Not so easy when getting out involves finding a babysitter and a half-hourly bus service that stops at 6:30 pm anyway. That’s why I love the internet: I can network without leaving home, or someone complaining about my taste in music.

5. Keeps up with the field

How else are you going to know that submitting your experimental, edgy, urban-noir poetry to Poetry Review is a waste of time? Save postage, time and effort. Read reviews (some of mine are available at Sphinx).

6. Behaves professionally

Strangely I prefer it when editors send “never darken my post box ever again” responses. The ones I hate are the “liked your work but am not using it [without giving the reason for not using it]”. With the former I know where I stand. The latter always encourage me to try again. But I’d never threaten an editor. Most of them are unpaid, trying to fit in producing a magazine around day jobs and family life and get more poems in a week than they can publish in a year (hence the high rejection rates).

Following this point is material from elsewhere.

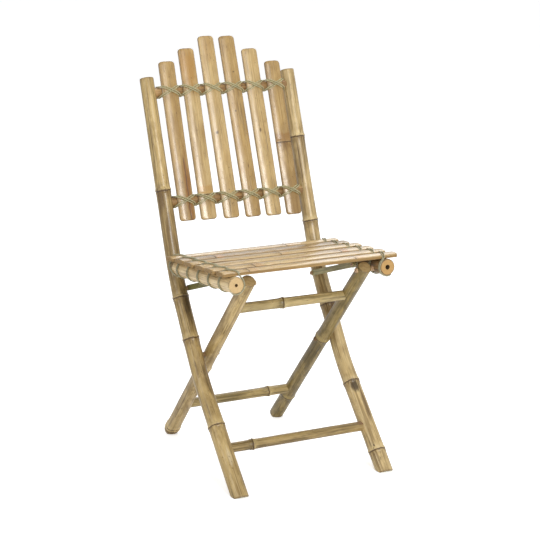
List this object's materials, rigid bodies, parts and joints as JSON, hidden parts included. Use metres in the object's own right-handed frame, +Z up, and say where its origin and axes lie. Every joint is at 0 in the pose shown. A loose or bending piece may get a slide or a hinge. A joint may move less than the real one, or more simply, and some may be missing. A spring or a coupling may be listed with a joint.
{
  "type": "folding chair",
  "caption": "Folding chair of bamboo poles with a split-bamboo slat seat and back lashed with twine; legs cross at pegs and the seat swings up on link bars.",
  "frame": {"origin": "middle of the chair's footprint box, on the floor, with the chair open", "axes": "+Z up; +X to the right of someone who looks at the chair's front; -Y the way the seat faces"},
  "size_m": [0.398, 0.4871, 0.8738],
  "materials": {
    "bamboo_post": "smooth outer skin, olive tan with darker streaks, faint sheen",
    "bamboo_leg": "smooth outer skin, mottled brown, faint sheen",
    "bamboo_cross_pole": "smooth outer skin, tan, faint sheen",
    "bamboo_seat_rail": "smooth outer skin, pinkish tan, sawn ends",
    "bamboo_seat_slat": "split bamboo, golden tan skin with lengthwise streaks, satin varnish",
    "bamboo_back_slat": "split bamboo, golden tan skin with lengthwise streaks, satin varnish",
    "bamboo_link": "flat lath, pale olive",
    "bamboo_peg": "sawn and whittled, matt",
    "twine": "matt grey-green twine"
  },
  "bodies": {
    "back_frame": {"post_left": "bamboo_post", "post_right": "bamboo_post", "back_rail_top": "bamboo_cross_pole", "back_rail_lower": "bamboo_cross_pole", "front_stretcher": "bamboo_cross_pole", "back_slat_1": "bamboo_back_slat", "back_slat_2": "bamboo_back_slat", "back_slat_3": "bamboo_back_slat", "back_slat_4": "bamboo_back_slat", "back_slat_5": "bamboo_back_slat", "back_slat_6": "bamboo_back_slat", "back_lashing_top": "twine", "back_lashing_lower": "twine", "cross_peg_left": "bamboo_peg", "cross_peg_right": "bamboo_peg", "link_peg_left": "bamboo_peg", "link_peg_right": "bamboo_peg"},
    "leg_frame": {"leg_left": "bamboo_leg", "leg_right": "bamboo_leg", "leg_stretcher_upper": "bamboo_cross_pole", "leg_stretcher_rear": "bamboo_cross_pole", "seat_peg_left": "bamboo_peg", "seat_peg_right": "bamboo_peg"},
    "links": {"link_left": "bamboo_link", "link_right": "bamboo_link"},
    "seat": {"seat_rail_left": "bamboo_seat_rail", "seat_rail_right": "bamboo_seat_rail", "seat_slat_1": "bamboo_seat_slat", "seat_slat_2": "bamboo_seat_slat", "seat_slat_3": "bamboo_seat_slat", "seat_slat_4": "bamboo_seat_slat", "seat_slat_5": "bamboo_seat_slat", "seat_slat_6": "bamboo_seat_slat", "seat_lashing_left": "twine", "seat_lashing_right": "twine", "rail_link_peg_left": "bamboo_peg", "rail_link_peg_right": "bamboo_peg", "rail_seat_peg_left": "bamboo_peg", "rail_seat_peg_right": "bamboo_peg"}
  },
  "joints": [
    {"name": "legs_fold", "type": "hinge", "parent": "back_frame", "child": "leg_frame", "pos_m": [0, -0.00991, 0.23963], "axis": [-1, 0, 0], "range_deg": [0, 60]},
    {"name": "links_turn", "type": "hinge", "parent": "back_frame", "child": "links", "pos_m": [0, 0.06515, 0.366], "axis": [-1, 0, 0], "range_deg": [0, 81.4]},
    {"name": "seat_tilt", "type": "hinge", "parent": "links", "child": "seat", "pos_m": [0, -0.11274, 0.42235], "axis": [1, 0, 0], "range_deg": [0, 153.25]}
  ],
  "couplings": [
    {"joint": "links_turn", "follows": "legs_fold", "ratio": 1.3565},
    {"joint": "seat_tilt", "follows": "legs_fold", "ratio": 2.554}
  ]
}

I’ve never flame a reviewer either. Politely pointing out a typo/technical error is OK. But expecting a reviewer, who is outside of your target audience, to love your work isn’t. Love or loathe them, reviewers do have the right to their own opinion. And sometimes they get it wrong. If a certain music critic hated an album, I’d rush out and buy it. If he loved an album I knew to put it on my “never, ever buy” list. I never criticised him for hating my favourite bands. I appreciated his consistency of opinion and his ability to inform my music buying. Negative reviews can have positive effects.

7. Pays forward, ie gives advice and offers constructive criticism to newbies

This is how I met my husband. So I guess I qualify. I am a writer.